Of course, what if natural gas prices spike, and electricity prices rise above that 6.3 c/kw-hr? Well, there will be no bargain for customers, and big bucks for the investors who took such a gamble on the NYISO Casino. And if some poor people get their electricity cut off in the winter for lack of money to pay the bills (Darwinian Economics), oh well, I guess that will make the ultra-conservatives at the Chicago School of Economics happy campers upon hearing to the evidence of "the invisible hand of the market place" (people dying is not likely to perturb them much at all - see the book "Shock Doctrine" for why that statement rings true). Remember, hypothermia was not an uncommon cause of death in America in 1932. No wonder Herbert Hoover lost that election.... But anyway, we may be heading for a reprise unless some actions are taken to avoid such a calamity...

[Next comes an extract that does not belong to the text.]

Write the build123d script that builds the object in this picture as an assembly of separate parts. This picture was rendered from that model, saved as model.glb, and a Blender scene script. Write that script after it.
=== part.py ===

Of course, if wealthy people and large corporations paid taxes instead of avoiding them, there might be some money in governmental coffers to keep poor people from freezing to death, or from dying of pneumonia brought on by "thermal stress" - living in cold temperatures with a bad diets and little money for health care, decent food or decent housing. And Iberdrola is very familiar with Feed-In Laws - that's where they get huge parts of their revenues from, and why their investments in Europe provide enough stability to go on takeover binges. So, all these subsidies are not needed to get wind investment - and in Iberdrola's case, they would probably welcome a sane fixed price for a long time period, as this would allow them to borrow money at lower interest rates. Odds are, they don't relish the prospect of losing money for several years, waiting for that electricity spike to make the Herkimer project decently profitable.